Squib of the day: speed up alt-tab under compositing

Light Switch Complicator GNOME bug 504729 suggests that switching with alt-tab, while using compositing, is too slow. This is because all the images of the windows are scaled on the client side before the window is displayed.

There are two possible answers to this problem.

Firstly, we can check for key release while scaling is happening, and if one is received, abort scaling and simply switch to the next application.

Secondly, scaling can be faster if it’s done server-side.  This is possible but apparently there’s a common bug that it hits.  Fixing this would also mean that we got to have animated previews easily.

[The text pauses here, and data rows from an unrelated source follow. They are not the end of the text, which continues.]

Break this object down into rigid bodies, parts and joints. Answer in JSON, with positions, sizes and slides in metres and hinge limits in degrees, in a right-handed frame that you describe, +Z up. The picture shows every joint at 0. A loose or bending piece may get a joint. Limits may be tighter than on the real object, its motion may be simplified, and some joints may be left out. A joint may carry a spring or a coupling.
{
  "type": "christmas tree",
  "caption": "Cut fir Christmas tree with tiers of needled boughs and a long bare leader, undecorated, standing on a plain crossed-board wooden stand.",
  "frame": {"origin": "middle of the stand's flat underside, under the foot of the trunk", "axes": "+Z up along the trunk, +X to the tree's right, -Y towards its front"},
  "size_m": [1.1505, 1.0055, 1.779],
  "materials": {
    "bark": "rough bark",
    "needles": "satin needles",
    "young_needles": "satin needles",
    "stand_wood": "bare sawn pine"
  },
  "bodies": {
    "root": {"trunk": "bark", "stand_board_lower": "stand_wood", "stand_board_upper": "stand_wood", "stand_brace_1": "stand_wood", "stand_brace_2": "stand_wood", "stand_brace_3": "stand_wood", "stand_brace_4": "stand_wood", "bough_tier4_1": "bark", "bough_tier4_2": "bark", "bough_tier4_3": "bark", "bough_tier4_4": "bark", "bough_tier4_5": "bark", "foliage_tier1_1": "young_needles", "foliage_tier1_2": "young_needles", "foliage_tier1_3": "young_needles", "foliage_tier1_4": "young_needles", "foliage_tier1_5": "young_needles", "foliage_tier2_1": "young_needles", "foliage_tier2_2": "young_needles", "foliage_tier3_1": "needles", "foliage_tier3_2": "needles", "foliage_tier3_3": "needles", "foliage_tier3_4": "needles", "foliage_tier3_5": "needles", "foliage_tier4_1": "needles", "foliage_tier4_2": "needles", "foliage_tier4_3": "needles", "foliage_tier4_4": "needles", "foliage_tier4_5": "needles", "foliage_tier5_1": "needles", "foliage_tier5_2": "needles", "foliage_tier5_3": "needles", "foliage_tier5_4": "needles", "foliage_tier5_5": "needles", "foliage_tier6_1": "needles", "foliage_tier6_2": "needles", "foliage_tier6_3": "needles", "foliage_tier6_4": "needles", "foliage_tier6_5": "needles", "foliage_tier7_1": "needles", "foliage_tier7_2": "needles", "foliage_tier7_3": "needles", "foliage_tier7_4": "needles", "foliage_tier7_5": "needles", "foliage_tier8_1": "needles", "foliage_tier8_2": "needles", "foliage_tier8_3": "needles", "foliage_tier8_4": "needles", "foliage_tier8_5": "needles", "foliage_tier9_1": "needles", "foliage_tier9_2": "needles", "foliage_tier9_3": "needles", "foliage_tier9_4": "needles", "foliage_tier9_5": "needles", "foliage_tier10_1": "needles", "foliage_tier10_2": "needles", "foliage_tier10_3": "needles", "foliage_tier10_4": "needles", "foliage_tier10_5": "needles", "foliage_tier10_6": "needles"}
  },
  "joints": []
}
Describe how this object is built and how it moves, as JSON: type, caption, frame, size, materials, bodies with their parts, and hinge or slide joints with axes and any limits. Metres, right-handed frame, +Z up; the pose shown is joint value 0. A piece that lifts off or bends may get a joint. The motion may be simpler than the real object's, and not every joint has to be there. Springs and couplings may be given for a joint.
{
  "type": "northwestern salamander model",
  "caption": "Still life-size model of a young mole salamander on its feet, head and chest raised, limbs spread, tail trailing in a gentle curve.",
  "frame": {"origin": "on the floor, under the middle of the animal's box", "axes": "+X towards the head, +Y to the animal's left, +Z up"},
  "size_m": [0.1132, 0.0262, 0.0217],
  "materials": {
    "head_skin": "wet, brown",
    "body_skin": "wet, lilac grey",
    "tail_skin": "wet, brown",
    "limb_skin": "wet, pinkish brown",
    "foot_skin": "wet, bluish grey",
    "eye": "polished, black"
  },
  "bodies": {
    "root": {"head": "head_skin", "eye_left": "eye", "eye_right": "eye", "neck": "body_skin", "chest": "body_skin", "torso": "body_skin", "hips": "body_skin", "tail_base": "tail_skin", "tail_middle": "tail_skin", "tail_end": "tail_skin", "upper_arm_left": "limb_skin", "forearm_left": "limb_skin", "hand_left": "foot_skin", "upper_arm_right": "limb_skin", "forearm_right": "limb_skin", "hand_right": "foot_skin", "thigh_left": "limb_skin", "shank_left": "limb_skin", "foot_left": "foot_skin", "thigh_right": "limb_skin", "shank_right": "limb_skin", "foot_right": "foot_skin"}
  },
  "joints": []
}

I think the first solution should be added in any case, and the second should be added when it’s possible.  I can add the first solution; I’m not sure I know enough to fix the second.

Photo © L. Marie, cc-by.

Squib of the day: Exposé

ExposeIn GNOME bug 502491 someone is asking for an effect like Exposé on OS X.  Iain, who wrote the compositor and ought to know, believes it would be better done as a separate program.  There was an attempt to do this a while back, called Expocity, but nothing much came of it.  Does this mean the bug is INVALID?  Should the external program exist?  Anyone fancy doing it?

Includes the memorable exchange:
“Every time I propose an enhancement, you say ‘go for it’.  What are you doing?”
“I’m cooking my dinner.  What are you doing?”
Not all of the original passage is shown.